## EXERCISE OBJECTIVE
Write out each line exactly as it stands, please.

···

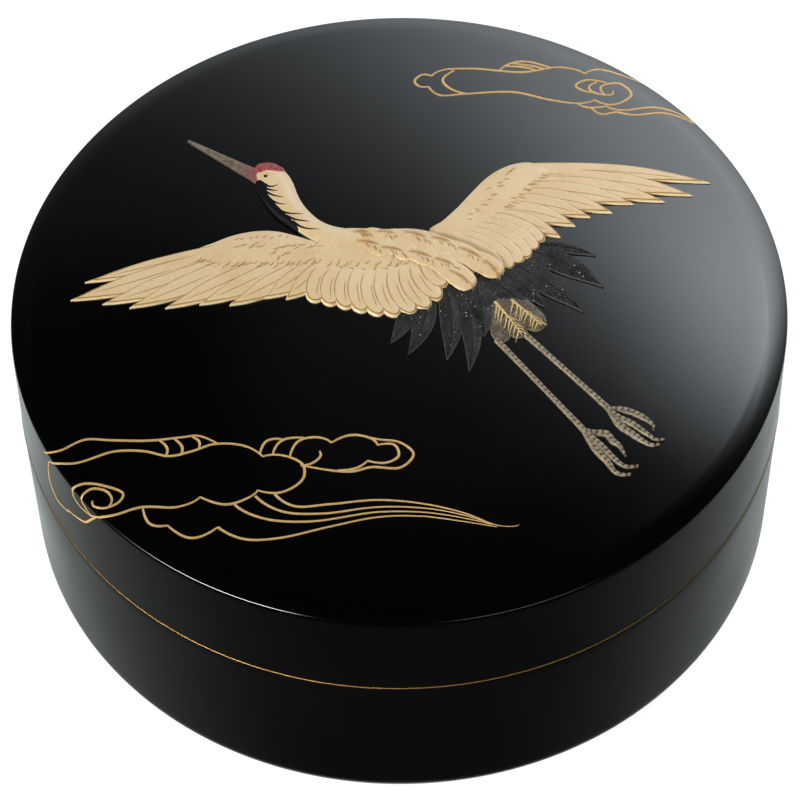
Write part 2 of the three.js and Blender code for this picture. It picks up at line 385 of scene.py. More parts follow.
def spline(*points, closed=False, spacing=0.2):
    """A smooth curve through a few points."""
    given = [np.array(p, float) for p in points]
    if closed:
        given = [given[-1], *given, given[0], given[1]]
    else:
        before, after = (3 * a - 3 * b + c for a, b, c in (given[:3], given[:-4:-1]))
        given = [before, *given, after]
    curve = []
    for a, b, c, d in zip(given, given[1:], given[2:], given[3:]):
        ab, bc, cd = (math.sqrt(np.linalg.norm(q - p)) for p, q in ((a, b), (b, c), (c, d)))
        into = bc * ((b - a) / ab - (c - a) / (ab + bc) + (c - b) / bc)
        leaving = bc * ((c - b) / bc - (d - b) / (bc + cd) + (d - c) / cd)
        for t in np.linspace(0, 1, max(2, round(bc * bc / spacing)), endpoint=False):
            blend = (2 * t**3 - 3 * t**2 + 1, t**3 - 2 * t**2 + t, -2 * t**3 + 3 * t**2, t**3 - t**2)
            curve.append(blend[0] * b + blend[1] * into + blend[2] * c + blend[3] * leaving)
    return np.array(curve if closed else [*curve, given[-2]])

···

## REPLY TO THE EXERCISE
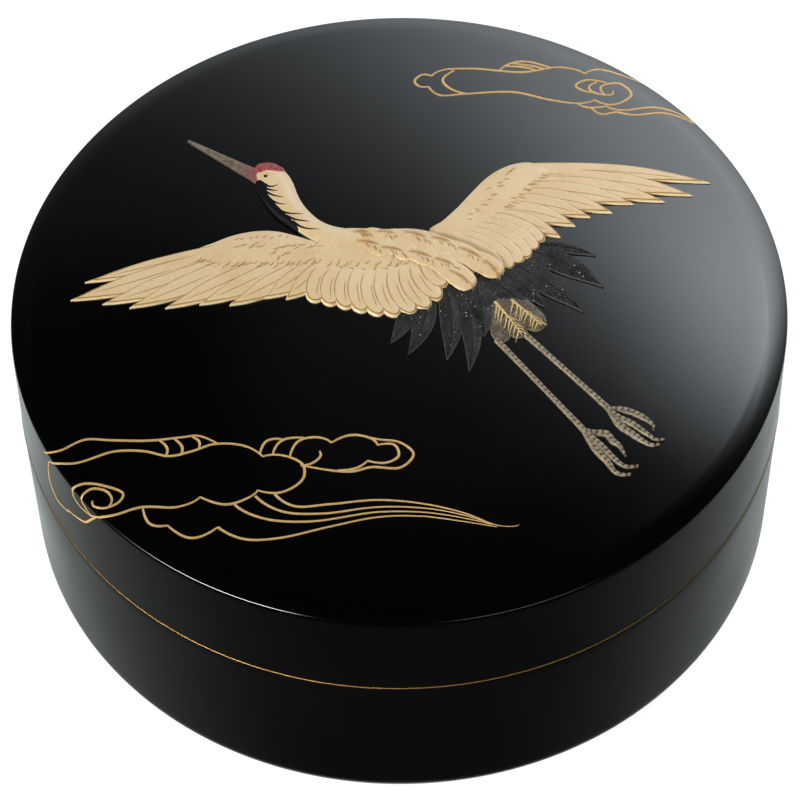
Write part 2 of the three.js and Blender code for this picture. It picks up at line 385 of scene.py. More parts follow.
def spline(*points, closed=False, spacing=0.2):
    """A smooth curve through a few points."""
    given = [np.array(p, float) for p in points]
    if closed:
        given = [given[-1], *given, given[0], given[1]]
    else:
        before, after = (3 * a - 3 * b + c for a, b, c in (given[:3], given[:-4:-1]))
        given = [before, *given, after]
    curve = []
    for a, b, c, d in zip(given, given[1:], given[2:], given[3:]):
        ab, bc, cd = (math.sqrt(np.linalg.norm(q - p)) for p, q in ((a, b), (b, c), (c, d)))
        into = bc * ((b - a) / ab - (c - a) / (ab + bc) + (c - b) / bc)
        leaving = bc * ((c - b) / bc - (d - b) / (bc + cd) + (d - c) / cd)
        for t in np.linspace(0, 1, max(2, round(bc * bc / spacing)), endpoint=False):
            blend = (2 * t**3 - 3 * t**2 + 1, t**3 - 2 * t**2 + t, -2 * t**3 + 3 * t**2, t**3 - t**2)
            curve.append(blend[0] * b + blend[1] * into + blend[2] * c + blend[3] * leaving)
    return np.array(curve if closed else [*curve, given[-2]])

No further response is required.